*** Records for this task ***

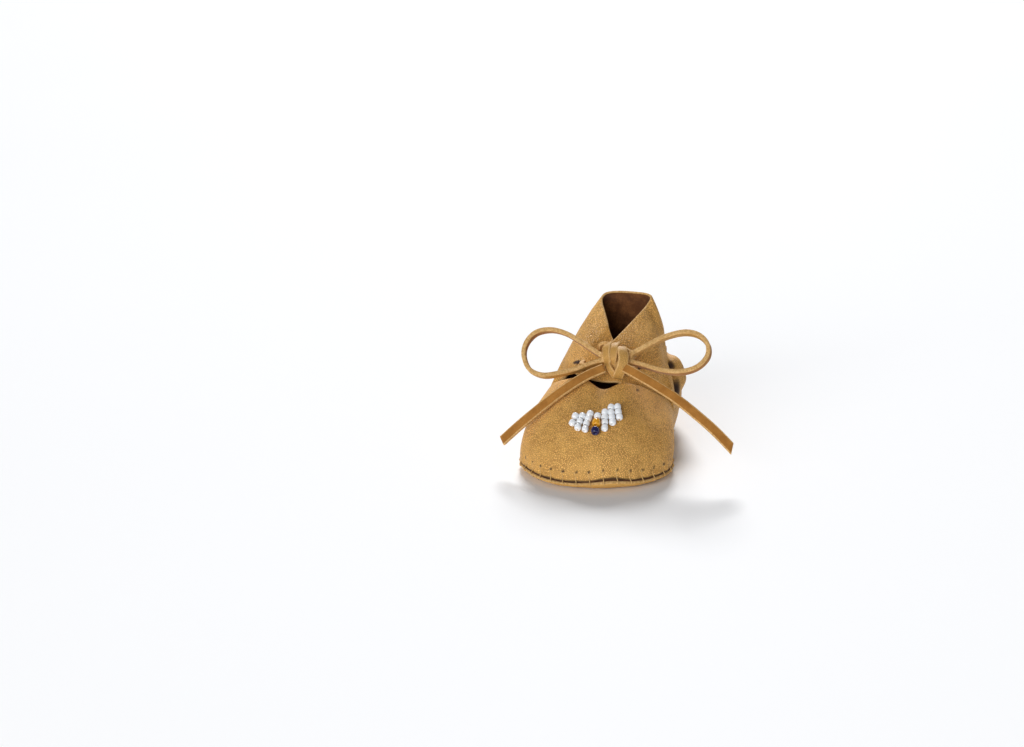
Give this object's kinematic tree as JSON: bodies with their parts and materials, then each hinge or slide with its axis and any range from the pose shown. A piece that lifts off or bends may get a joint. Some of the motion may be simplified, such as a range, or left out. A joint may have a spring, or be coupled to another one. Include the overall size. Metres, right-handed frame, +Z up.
{
  "type": "moccasin",
  "caption": "Soft infant moccasin with a leather upper stitched to a soft sole, an open ankle collar, a flat lace tied in a bow and a beaded motif on the vamp.",
  "frame": {"origin": "middle of the footprint box, on the surface that the sole rests on; the free loops and tails of the lace are left out of the box", "axes": "+Z up, toe towards -Y, heel towards +Y, +X to the right when the toe is seen from in front"},
  "size_m": [0.0776, 0.0828, 0.0473],
  "materials": {
    "leather": "matt pebble grain outside, brown suede inside",
    "lace_leather": "smooth on the grain side, suede on the flesh side",
    "thread": "waxed sewing thread",
    "bead_white": "glossy opaque glass",
    "bead_yellow": "glossy opaque glass",
    "bead_blue": "glossy opaque glass"
  },
  "bodies": {
    "shoe": {"sole": "leather", "vamp": "leather", "quarters": "leather", "flap_left": "leather", "flap_right": "leather", "sole_stitches": "thread", "heel_stitches": "thread", "ankle_lace": "lace_leather", "knot_core": "lace_leather", "knot_wrap": "lace_leather", "beads_left_wing": "bead_white", "beads_right_wing": "bead_white", "bead_head": "bead_white", "bead_yellow": "bead_yellow", "bead_blue": "bead_blue", "bead_thread": "thread"},
    "collar": {"ankle_collar": "leather", "collar_stitches": "thread"},
    "loop_left": {"bow_loop_left": "lace_leather"},
    "loop_right": {"bow_loop_right": "lace_leather"},
    "tail_left": {"lace_tail_left": "lace_leather"},
    "tail_right": {"lace_tail_right": "lace_leather"}
  },
  "joints": [
    {"name": "collar_fold", "type": "hinge", "parent": "shoe", "child": "collar", "pos_m": [0.0005, 0.0286, 0.0292], "axis": [-1, 0, 0], "range_deg": [0, 22], "stiffness_Nm_per_rad": 0.004},
    {"name": "loop_left_swing", "type": "hinge", "parent": "shoe", "child": "loop_left", "pos_m": [0.004, -0.009, 0.033], "axis": [0, -0.8192, 0.5736], "range_deg": [-8, 4], "stiffness_Nm_per_rad": 0.003},
    {"name": "loop_right_swing", "type": "hinge", "parent": "shoe", "child": "loop_right", "pos_m": [0.004, -0.009, 0.033], "axis": [0, -0.8192, 0.5736], "range_deg": [-8, 8], "stiffness_Nm_per_rad": 0.003},
    {"name": "tail_left_swing", "type": "hinge", "parent": "shoe", "child": "tail_left", "pos_m": [0.004, -0.009, 0.033], "axis": [0, -0.8192, 0.5736], "range_deg": [-14, 1], "stiffness_Nm_per_rad": 0.003},
    {"name": "tail_right_swing", "type": "hinge", "parent": "shoe", "child": "tail_right", "pos_m": [0.004, -0.009, 0.033], "axis": [0, -0.8192, 0.5736], "range_deg": [-6, 14], "stiffness_Nm_per_rad": 0.003}
  ]
}
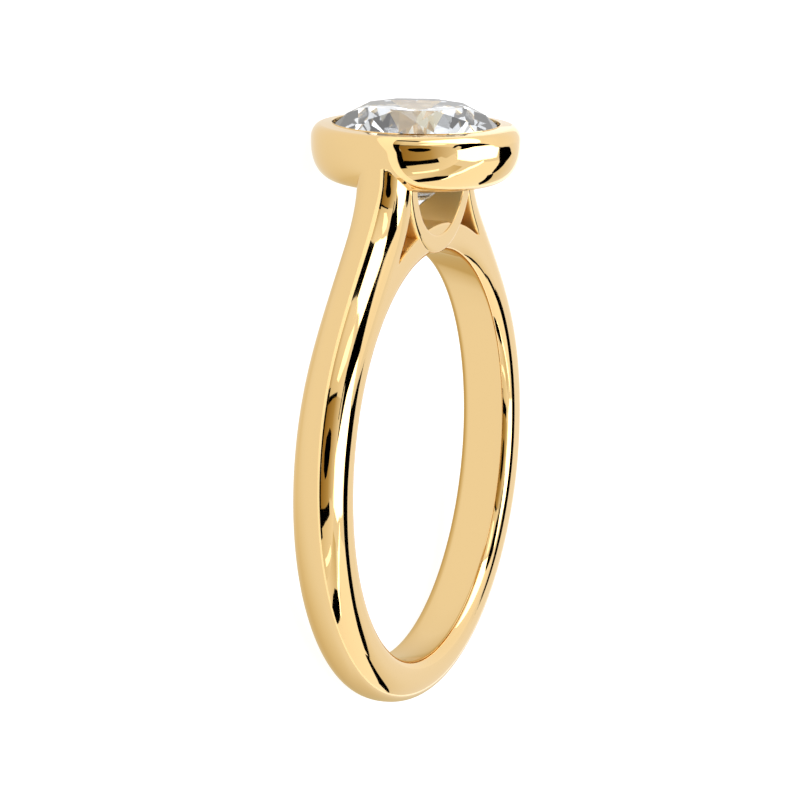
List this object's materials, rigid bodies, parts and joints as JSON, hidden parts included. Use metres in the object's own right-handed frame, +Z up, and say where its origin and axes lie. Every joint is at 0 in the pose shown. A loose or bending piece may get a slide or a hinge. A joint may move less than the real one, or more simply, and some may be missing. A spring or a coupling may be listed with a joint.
{
  "type": "bezel set ring",
  "caption": "Solitaire ring lying on its side: a round brilliant stone in a smooth bezel cup, on a domed shank whose shoulders rise past a round open gallery.",
  "frame": {"origin": "middle of the bounding box's base, on the surface that the ring lies on", "axes": "+Z up, +Y from the finger hole towards the stone, +X across the ring; the finger hole's axis leans 8.2 degrees from +Z towards -Y"},
  "size_m": [0.0208, 0.0242, 0.0083],
  "materials": {
    "gold": "mirror polished 18 carat yellow gold",
    "diamond": "polished facets, colourless"
  },
  "bodies": {
    "root": {"ring_mount": "gold", "stone": "diamond"}
  },
  "joints": []
}
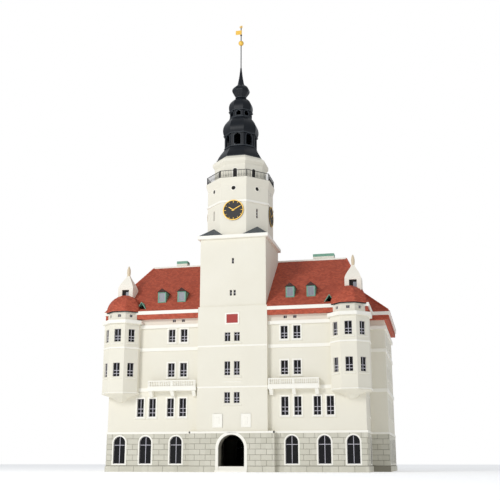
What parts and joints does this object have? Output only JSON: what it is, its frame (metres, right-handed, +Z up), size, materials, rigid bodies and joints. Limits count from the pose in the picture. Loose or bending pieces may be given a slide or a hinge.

***

◆ **What is being asked**:
Exactly reproduce all of the entries above.

◆ **Result below**:
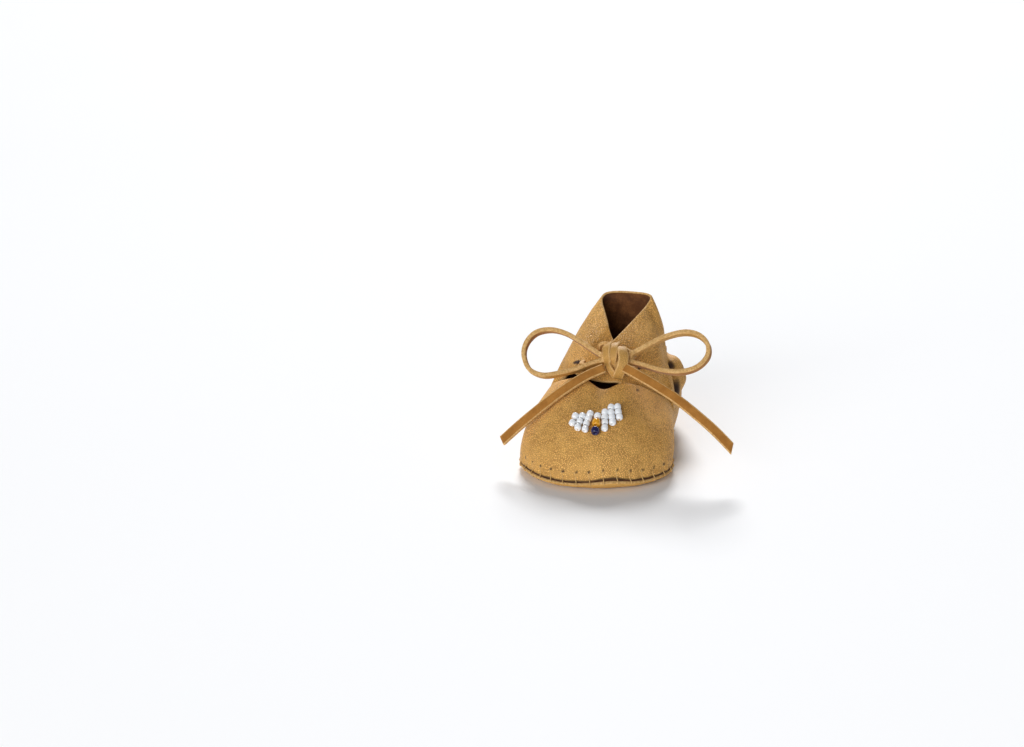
Give this object's kinematic tree as JSON: bodies with their parts and materials, then each hinge or slide with its axis and any range from the pose shown. A piece that lifts off or bends may get a joint. Some of the motion may be simplified, such as a range, or left out. A joint may have a spring, or be coupled to another one. Include the overall size. Metres, right-handed frame, +Z up.
{
  "type": "moccasin",
  "caption": "Soft infant moccasin with a leather upper stitched to a soft sole, an open ankle collar, a flat lace tied in a bow and a beaded motif on the vamp.",
  "frame": {"origin": "middle of the footprint box, on the surface that the sole rests on; the free loops and tails of the lace are left out of the box", "axes": "+Z up, toe towards -Y, heel towards +Y, +X to the right when the toe is seen from in front"},
  "size_m": [0.0776, 0.0828, 0.0473],
  "materials": {
    "leather": "matt pebble grain outside, brown suede inside",
    "lace_leather": "smooth on the grain side, suede on the flesh side",
    "thread": "waxed sewing thread",
    "bead_white": "glossy opaque glass",
    "bead_yellow": "glossy opaque glass",
    "bead_blue": "glossy opaque glass"
  },
  "bodies": {
    "shoe": {"sole": "leather", "vamp": "leather", "quarters": "leather", "flap_left": "leather", "flap_right": "leather", "sole_stitches": "thread", "heel_stitches": "thread", "ankle_lace": "lace_leather", "knot_core": "lace_leather", "knot_wrap": "lace_leather", "beads_left_wing": "bead_white", "beads_right_wing": "bead_white", "bead_head": "bead_white", "bead_yellow": "bead_yellow", "bead_blue": "bead_blue", "bead_thread": "thread"},
    "collar": {"ankle_collar": "leather", "collar_stitches": "thread"},
    "loop_left": {"bow_loop_left": "lace_leather"},
    "loop_right": {"bow_loop_right": "lace_leather"},
    "tail_left": {"lace_tail_left": "lace_leather"},
    "tail_right": {"lace_tail_right": "lace_leather"}
  },
  "joints": [
    {"name": "collar_fold", "type": "hinge", "parent": "shoe", "child": "collar", "pos_m": [0.0005, 0.0286, 0.0292], "axis": [-1, 0, 0], "range_deg": [0, 22], "stiffness_Nm_per_rad": 0.004},
    {"name": "loop_left_swing", "type": "hinge", "parent": "shoe", "child": "loop_left", "pos_m": [0.004, -0.009, 0.033], "axis": [0, -0.8192, 0.5736], "range_deg": [-8, 4], "stiffness_Nm_per_rad": 0.003},
    {"name": "loop_right_swing", "type": "hinge", "parent": "shoe", "child": "loop_right", "pos_m": [0.004, -0.009, 0.033], "axis": [0, -0.8192, 0.5736], "range_deg": [-8, 8], "stiffness_Nm_per_rad": 0.003},
    {"name": "tail_left_swing", "type": "hinge", "parent": "shoe", "child": "tail_left", "pos_m": [0.004, -0.009, 0.033], "axis": [0, -0.8192, 0.5736], "range_deg": [-14, 1], "stiffness_Nm_per_rad": 0.003},
    {"name": "tail_right_swing", "type": "hinge", "parent": "shoe", "child": "tail_right", "pos_m": [0.004, -0.009, 0.033], "axis": [0, -0.8192, 0.5736], "range_deg": [-6, 14], "stiffness_Nm_per_rad": 0.003}
  ]
}
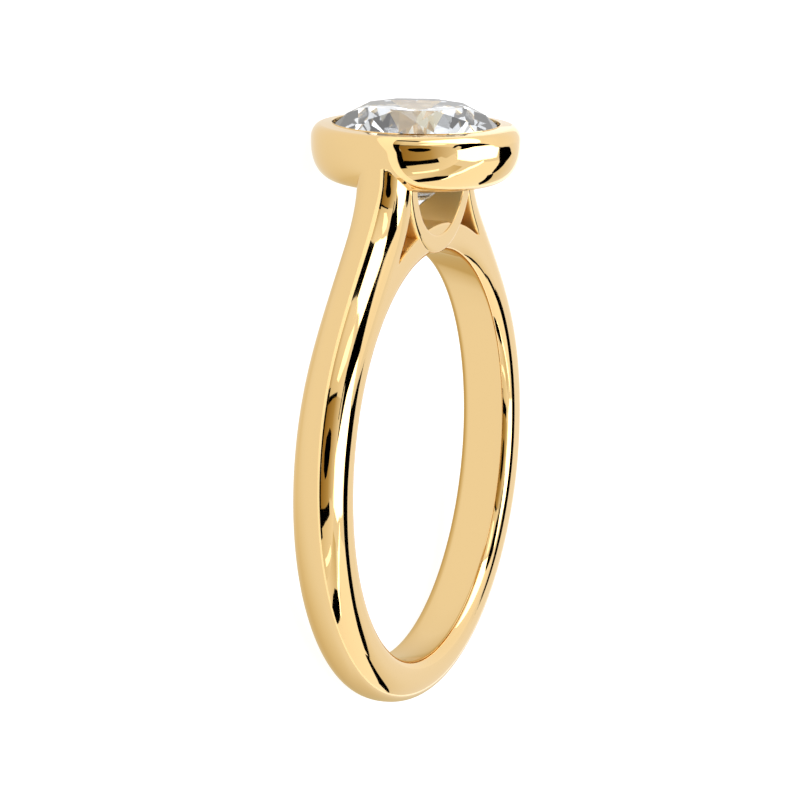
List this object's materials, rigid bodies, parts and joints as JSON, hidden parts included. Use metres in the object's own right-handed frame, +Z up, and say where its origin and axes lie. Every joint is at 0 in the pose shown. A loose or bending piece may get a slide or a hinge. A joint may move less than the real one, or more simply, and some may be missing. A spring or a coupling may be listed with a joint.
{
  "type": "bezel set ring",
  "caption": "Solitaire ring lying on its side: a round brilliant stone in a smooth bezel cup, on a domed shank whose shoulders rise past a round open gallery.",
  "frame": {"origin": "middle of the bounding box's base, on the surface that the ring lies on", "axes": "+Z up, +Y from the finger hole towards the stone, +X across the ring; the finger hole's axis leans 8.2 degrees from +Z towards -Y"},
  "size_m": [0.0208, 0.0242, 0.0083],
  "materials": {
    "gold": "mirror polished 18 carat yellow gold",
    "diamond": "polished facets, colourless"
  },
  "bodies": {
    "root": {"ring_mount": "gold", "stone": "diamond"}
  },
  "joints": []
}
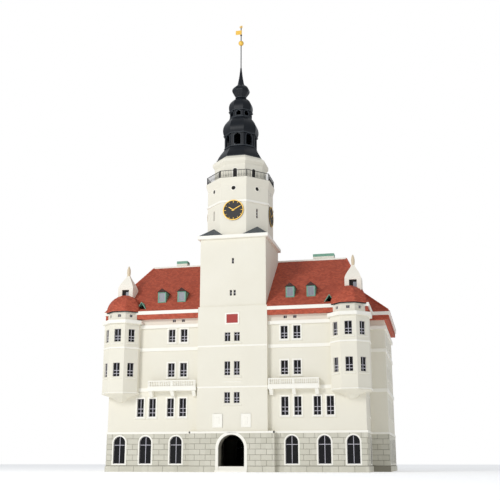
What parts and joints does this object have? Output only JSON: what it is, its frame (metres, right-handed, +Z up), size, materials, rigid bodies and joints. Limits count from the pose in the picture. Loose or bending pieces may be given a slide or a hinge.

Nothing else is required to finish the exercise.